━━ Given material ━━

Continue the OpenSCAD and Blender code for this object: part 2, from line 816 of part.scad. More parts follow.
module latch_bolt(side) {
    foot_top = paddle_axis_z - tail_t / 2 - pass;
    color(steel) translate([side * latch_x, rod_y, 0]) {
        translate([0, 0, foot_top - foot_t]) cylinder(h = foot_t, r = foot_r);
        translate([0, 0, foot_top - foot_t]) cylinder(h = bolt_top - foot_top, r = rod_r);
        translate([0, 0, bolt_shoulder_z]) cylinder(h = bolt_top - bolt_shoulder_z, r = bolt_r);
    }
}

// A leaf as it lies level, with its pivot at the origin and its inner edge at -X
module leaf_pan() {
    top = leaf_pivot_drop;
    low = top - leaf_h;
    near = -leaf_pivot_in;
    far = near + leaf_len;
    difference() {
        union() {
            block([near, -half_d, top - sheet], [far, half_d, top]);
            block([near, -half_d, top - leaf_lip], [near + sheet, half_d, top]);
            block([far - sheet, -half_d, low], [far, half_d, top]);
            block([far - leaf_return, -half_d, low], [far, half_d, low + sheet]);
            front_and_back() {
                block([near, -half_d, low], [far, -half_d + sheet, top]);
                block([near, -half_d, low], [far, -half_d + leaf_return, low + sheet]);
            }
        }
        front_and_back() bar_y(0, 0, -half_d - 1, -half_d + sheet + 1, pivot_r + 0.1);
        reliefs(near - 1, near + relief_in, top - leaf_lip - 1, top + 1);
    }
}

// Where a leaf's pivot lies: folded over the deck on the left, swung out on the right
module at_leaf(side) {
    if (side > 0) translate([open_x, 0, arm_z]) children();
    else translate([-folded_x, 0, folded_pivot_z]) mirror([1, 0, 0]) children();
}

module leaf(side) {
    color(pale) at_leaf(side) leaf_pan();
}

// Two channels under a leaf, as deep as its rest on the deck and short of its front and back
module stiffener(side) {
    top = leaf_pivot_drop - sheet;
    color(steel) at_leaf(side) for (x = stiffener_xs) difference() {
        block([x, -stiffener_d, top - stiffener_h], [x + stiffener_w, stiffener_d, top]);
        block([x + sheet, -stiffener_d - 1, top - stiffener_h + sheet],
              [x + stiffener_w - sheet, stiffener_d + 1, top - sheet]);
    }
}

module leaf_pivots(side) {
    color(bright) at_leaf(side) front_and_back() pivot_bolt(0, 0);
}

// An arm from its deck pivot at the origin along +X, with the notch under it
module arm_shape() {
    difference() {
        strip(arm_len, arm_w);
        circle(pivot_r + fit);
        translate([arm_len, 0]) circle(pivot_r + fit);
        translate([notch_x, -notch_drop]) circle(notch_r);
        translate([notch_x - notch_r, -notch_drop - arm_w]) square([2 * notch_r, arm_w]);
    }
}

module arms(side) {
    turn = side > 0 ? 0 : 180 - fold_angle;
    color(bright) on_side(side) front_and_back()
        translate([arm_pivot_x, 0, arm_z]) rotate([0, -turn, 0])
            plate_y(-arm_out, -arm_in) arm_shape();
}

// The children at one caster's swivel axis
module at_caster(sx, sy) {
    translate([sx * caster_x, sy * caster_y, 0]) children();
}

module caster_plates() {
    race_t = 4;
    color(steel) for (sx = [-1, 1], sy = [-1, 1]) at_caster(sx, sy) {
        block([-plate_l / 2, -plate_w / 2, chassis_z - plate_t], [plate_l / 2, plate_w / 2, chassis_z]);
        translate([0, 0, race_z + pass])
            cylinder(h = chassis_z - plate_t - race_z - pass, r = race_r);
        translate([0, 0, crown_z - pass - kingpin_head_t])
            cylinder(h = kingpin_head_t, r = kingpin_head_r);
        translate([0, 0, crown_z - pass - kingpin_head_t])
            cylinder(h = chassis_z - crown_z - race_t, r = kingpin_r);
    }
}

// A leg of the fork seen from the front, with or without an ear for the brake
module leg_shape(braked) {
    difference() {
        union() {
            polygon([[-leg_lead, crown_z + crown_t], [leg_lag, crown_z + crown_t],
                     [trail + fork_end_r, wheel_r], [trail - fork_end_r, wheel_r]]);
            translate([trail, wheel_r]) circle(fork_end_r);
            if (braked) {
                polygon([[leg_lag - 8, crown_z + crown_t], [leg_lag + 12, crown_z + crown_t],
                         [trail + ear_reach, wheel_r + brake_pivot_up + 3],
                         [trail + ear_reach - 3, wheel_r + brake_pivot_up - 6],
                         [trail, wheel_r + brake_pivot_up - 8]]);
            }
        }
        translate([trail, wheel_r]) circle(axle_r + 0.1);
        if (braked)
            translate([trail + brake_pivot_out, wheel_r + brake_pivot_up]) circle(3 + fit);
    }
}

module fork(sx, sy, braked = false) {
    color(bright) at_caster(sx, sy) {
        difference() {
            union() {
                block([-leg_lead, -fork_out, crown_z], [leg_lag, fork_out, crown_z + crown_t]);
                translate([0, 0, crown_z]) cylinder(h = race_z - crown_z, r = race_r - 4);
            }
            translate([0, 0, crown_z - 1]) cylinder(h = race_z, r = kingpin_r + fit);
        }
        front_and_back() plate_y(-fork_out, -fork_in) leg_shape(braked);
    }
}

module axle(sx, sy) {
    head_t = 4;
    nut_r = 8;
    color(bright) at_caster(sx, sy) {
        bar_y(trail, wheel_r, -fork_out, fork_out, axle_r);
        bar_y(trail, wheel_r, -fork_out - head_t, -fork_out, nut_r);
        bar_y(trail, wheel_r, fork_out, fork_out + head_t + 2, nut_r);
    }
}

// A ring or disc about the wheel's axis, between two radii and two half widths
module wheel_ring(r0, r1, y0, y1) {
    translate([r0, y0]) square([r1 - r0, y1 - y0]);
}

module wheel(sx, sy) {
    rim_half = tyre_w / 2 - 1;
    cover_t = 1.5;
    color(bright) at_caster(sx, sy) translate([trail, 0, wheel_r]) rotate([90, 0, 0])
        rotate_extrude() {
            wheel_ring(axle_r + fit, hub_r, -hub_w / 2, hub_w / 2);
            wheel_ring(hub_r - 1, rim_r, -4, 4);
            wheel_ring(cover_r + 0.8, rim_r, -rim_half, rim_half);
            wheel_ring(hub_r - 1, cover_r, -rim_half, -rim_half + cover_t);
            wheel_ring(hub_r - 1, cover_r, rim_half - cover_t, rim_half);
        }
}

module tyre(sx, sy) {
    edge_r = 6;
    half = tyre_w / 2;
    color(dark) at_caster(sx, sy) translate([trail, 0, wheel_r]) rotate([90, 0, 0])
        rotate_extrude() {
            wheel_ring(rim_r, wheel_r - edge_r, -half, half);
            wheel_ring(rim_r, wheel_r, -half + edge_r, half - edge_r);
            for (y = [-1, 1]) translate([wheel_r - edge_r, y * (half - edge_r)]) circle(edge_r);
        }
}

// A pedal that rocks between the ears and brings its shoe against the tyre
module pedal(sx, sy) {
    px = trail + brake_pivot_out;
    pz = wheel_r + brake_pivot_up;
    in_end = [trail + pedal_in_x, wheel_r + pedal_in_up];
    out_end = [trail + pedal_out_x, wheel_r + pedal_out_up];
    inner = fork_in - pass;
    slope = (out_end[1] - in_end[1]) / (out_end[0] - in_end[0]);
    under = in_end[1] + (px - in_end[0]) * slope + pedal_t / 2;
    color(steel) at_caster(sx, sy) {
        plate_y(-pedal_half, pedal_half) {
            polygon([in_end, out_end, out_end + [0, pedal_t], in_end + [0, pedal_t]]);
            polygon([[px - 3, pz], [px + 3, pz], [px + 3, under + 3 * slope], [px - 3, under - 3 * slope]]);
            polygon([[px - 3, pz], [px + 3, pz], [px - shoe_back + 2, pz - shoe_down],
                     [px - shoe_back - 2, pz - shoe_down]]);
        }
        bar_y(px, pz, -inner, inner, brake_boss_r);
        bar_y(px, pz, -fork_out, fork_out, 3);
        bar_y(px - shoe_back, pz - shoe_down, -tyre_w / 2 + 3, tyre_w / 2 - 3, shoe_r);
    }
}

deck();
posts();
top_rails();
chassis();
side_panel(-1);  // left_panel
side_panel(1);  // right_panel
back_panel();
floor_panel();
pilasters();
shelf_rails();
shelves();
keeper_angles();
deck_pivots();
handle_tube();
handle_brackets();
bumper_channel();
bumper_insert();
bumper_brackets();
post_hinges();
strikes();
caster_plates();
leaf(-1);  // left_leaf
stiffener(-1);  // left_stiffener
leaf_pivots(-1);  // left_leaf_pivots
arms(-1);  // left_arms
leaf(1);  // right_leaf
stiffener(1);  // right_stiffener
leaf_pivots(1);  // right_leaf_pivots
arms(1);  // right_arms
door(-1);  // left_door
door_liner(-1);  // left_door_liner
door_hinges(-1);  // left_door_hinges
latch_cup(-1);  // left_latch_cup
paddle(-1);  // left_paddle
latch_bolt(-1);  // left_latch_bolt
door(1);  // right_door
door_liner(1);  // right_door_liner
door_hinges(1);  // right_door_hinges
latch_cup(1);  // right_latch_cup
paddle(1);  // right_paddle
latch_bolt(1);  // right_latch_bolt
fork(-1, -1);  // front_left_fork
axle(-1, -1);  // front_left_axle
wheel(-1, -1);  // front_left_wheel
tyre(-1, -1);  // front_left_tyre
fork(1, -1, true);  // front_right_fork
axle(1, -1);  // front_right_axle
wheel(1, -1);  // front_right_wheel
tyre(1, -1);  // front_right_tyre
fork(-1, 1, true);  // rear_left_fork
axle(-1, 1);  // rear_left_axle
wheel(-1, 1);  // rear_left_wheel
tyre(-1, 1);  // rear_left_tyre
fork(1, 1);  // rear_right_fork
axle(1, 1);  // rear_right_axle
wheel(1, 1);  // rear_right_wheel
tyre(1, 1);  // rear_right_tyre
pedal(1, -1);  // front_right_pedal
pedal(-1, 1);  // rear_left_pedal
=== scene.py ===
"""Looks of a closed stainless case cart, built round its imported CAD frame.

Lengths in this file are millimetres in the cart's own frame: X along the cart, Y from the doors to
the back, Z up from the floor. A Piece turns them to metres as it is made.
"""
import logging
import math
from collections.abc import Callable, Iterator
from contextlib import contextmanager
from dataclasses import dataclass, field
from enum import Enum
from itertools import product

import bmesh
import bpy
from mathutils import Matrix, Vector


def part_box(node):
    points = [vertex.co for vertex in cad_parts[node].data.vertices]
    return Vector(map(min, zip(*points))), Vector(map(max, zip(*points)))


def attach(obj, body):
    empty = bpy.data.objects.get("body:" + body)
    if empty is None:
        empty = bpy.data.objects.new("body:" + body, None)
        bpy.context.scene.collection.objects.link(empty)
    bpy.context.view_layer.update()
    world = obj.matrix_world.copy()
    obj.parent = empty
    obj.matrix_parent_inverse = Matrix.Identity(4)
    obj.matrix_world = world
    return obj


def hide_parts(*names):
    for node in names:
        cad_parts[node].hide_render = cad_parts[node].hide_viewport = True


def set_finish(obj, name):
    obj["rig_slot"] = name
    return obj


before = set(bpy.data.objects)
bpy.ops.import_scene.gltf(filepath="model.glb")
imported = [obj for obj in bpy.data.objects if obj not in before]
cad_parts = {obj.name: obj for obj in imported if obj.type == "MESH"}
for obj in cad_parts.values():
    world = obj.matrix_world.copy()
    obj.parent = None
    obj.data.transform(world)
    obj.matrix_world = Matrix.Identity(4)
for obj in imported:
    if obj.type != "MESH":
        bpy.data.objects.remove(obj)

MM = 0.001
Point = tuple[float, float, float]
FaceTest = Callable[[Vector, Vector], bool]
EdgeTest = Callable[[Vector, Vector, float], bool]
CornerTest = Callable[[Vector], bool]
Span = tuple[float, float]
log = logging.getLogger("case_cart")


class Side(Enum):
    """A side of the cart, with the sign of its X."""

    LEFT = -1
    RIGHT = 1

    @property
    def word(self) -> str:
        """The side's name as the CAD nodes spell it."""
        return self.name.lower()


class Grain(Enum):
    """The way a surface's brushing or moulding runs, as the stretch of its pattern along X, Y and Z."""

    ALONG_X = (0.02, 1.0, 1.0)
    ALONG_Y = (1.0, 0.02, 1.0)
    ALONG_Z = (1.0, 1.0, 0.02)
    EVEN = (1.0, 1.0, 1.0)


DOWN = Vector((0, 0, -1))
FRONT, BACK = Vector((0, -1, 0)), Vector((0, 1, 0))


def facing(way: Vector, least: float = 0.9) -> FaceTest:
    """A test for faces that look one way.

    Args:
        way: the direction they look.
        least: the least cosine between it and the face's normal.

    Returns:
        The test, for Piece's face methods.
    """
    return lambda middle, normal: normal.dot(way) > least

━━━

What you will do -
Count up every line above that has the word "points" in it; answer with the number alone.

Result -
2